** begin Supplied data **

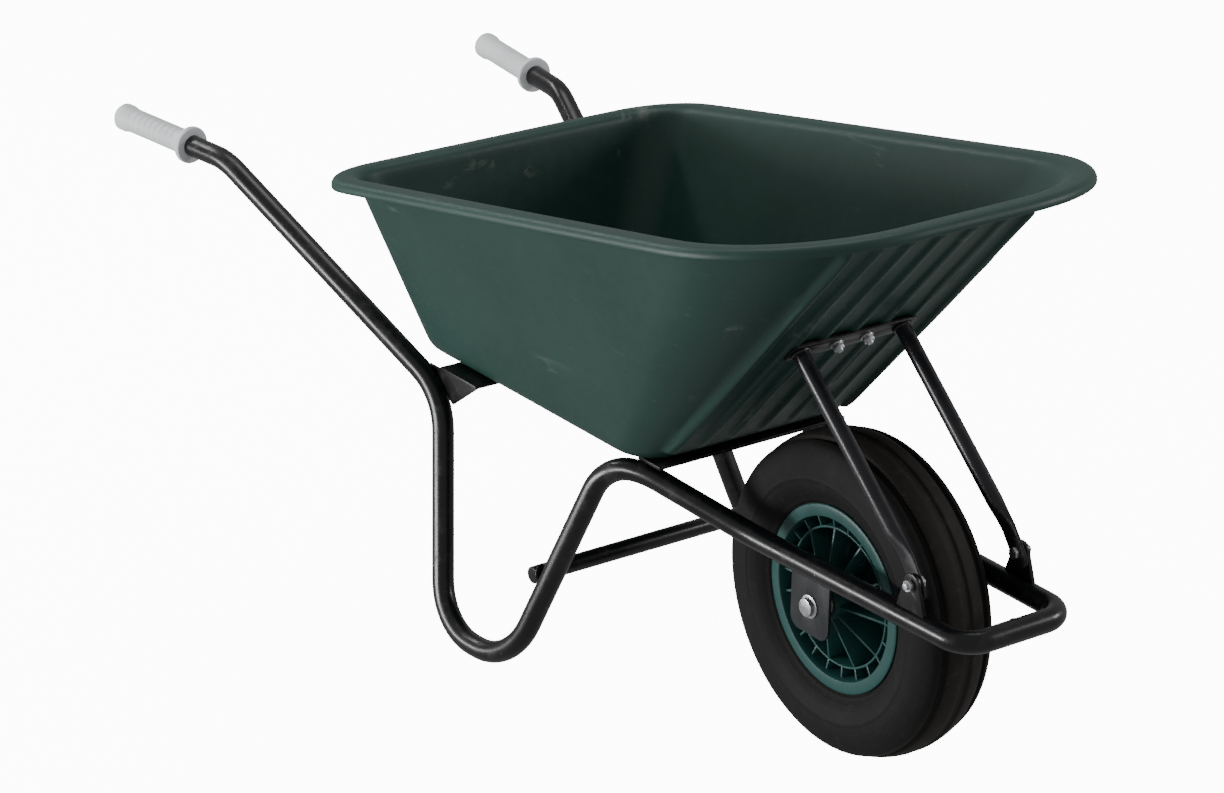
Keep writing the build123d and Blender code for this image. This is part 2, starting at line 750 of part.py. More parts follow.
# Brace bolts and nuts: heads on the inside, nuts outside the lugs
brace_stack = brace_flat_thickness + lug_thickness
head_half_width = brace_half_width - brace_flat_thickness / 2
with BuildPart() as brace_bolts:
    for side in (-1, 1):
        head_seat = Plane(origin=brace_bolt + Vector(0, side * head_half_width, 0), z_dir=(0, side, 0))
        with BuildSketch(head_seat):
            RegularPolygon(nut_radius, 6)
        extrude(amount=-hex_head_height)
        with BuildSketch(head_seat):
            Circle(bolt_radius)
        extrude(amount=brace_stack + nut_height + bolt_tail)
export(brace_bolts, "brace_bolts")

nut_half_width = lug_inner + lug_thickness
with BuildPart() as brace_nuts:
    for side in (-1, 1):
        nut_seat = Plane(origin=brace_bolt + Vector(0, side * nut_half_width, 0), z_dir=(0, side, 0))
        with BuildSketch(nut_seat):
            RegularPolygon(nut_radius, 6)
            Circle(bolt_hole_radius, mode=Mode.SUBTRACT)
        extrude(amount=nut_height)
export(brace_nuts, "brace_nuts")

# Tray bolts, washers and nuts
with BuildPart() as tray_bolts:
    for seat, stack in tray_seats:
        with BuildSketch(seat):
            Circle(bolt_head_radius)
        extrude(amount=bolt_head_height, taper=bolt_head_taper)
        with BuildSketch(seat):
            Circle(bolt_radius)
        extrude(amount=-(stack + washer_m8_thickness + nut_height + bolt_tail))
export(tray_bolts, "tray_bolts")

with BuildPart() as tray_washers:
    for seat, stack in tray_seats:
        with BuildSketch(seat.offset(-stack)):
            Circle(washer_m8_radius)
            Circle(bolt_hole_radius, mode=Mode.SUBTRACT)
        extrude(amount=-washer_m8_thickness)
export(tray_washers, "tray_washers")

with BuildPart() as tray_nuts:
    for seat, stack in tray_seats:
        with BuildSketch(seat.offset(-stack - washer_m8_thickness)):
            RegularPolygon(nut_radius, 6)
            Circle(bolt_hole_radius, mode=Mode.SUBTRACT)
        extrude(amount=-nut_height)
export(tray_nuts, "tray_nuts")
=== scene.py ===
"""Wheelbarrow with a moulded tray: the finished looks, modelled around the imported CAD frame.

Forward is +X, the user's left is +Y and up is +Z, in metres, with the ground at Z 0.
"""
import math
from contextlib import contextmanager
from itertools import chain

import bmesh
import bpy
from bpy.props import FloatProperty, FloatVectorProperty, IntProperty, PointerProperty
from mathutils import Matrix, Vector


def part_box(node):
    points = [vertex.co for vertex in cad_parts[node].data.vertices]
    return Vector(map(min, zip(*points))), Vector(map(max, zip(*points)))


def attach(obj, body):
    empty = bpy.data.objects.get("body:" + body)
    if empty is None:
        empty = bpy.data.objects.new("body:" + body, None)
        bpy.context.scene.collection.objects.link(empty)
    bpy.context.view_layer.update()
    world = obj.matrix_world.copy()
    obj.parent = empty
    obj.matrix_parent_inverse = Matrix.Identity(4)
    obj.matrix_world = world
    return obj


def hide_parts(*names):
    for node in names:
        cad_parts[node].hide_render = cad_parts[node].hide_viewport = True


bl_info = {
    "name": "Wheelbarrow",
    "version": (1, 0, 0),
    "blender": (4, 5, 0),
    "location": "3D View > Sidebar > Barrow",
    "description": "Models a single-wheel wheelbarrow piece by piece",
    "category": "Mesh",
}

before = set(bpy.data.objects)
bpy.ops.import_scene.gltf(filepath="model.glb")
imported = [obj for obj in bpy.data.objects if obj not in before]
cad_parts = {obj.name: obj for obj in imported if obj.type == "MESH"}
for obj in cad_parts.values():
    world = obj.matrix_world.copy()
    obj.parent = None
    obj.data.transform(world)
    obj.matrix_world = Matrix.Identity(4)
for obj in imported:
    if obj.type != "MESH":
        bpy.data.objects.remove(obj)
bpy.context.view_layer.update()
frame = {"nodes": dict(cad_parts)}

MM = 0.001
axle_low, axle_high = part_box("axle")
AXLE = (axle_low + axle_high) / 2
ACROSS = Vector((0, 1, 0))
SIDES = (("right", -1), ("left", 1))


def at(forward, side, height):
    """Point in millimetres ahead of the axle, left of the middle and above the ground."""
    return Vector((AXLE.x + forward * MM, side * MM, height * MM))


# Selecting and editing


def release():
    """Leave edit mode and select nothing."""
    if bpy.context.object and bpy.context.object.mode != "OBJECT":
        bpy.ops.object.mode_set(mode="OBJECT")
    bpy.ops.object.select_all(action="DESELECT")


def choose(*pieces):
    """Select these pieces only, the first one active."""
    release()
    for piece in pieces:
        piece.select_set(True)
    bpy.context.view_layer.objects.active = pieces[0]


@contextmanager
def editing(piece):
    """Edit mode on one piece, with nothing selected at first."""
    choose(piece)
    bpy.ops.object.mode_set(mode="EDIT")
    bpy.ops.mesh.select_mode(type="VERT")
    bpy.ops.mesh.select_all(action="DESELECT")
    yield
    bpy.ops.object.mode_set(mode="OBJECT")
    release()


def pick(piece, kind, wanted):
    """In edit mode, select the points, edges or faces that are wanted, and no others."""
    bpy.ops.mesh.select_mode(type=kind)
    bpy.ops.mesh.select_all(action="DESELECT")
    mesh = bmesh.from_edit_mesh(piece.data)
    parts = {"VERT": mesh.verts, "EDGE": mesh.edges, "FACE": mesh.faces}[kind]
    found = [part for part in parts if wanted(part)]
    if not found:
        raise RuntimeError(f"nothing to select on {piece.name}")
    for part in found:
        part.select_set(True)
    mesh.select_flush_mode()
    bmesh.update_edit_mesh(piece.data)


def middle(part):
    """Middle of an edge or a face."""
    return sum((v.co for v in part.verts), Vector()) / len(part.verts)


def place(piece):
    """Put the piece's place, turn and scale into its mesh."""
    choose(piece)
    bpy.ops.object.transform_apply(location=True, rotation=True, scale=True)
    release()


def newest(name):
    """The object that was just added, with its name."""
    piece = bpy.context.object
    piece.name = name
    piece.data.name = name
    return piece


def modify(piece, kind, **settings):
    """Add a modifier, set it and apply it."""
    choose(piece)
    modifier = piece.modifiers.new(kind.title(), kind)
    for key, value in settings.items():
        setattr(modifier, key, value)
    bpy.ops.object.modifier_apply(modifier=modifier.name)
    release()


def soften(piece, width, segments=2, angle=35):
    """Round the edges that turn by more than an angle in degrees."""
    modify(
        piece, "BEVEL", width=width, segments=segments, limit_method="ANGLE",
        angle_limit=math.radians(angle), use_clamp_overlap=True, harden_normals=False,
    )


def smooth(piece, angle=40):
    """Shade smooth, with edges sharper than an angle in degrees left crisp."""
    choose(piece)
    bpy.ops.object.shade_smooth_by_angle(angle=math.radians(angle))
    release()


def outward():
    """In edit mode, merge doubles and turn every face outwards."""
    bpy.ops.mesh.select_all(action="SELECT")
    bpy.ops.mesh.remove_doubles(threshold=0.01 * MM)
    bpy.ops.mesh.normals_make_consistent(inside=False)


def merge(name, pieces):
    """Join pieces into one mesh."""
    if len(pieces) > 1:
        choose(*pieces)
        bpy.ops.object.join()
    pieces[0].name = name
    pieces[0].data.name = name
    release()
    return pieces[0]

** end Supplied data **

Exercise brief:
Using the data above, transcribe the lines that run from the line with "# Tray bolts, washers and nuts" to the line with "cad_parts[node].hide_render = cad_parts[node].hide_viewport", both ends kept, and output nothing else.

Solution to this task:
# Tray bolts, washers and nuts
with BuildPart() as tray_bolts:
    for seat, stack in tray_seats:
        with BuildSketch(seat):
            Circle(bolt_head_radius)
        extrude(amount=bolt_head_height, taper=bolt_head_taper)
        with BuildSketch(seat):
            Circle(bolt_radius)
        extrude(amount=-(stack + washer_m8_thickness + nut_height + bolt_tail))
export(tray_bolts, "tray_bolts")

with BuildPart() as tray_washers:
    for seat, stack in tray_seats:
        with BuildSketch(seat.offset(-stack)):
            Circle(washer_m8_radius)
            Circle(bolt_hole_radius, mode=Mode.SUBTRACT)
        extrude(amount=-washer_m8_thickness)
export(tray_washers, "tray_washers")

with BuildPart() as tray_nuts:
    for seat, stack in tray_seats:
        with BuildSketch(seat.offset(-stack - washer_m8_thickness)):
            RegularPolygon(nut_radius, 6)
            Circle(bolt_hole_radius, mode=Mode.SUBTRACT)
        extrude(amount=-nut_height)
export(tray_nuts, "tray_nuts")
=== scene.py ===
"""Wheelbarrow with a moulded tray: the finished looks, modelled around the imported CAD frame.

Forward is +X, the user's left is +Y and up is +Z, in metres, with the ground at Z 0.
"""
import math
from contextlib import contextmanager
from itertools import chain

import bmesh
import bpy
from bpy.props import FloatProperty, FloatVectorProperty, IntProperty, PointerProperty
from mathutils import Matrix, Vector


def part_box(node):
    points = [vertex.co for vertex in cad_parts[node].data.vertices]
    return Vector(map(min, zip(*points))), Vector(map(max, zip(*points)))


def attach(obj, body):
    empty = bpy.data.objects.get("body:" + body)
    if empty is None:
        empty = bpy.data.objects.new("body:" + body, None)
        bpy.context.scene.collection.objects.link(empty)
    bpy.context.view_layer.update()
    world = obj.matrix_world.copy()
    obj.parent = empty
    obj.matrix_parent_inverse = Matrix.Identity(4)
    obj.matrix_world = world
    return obj


def hide_parts(*names):
    for node in names:
        cad_parts[node].hide_render = cad_parts[node].hide_viewport = True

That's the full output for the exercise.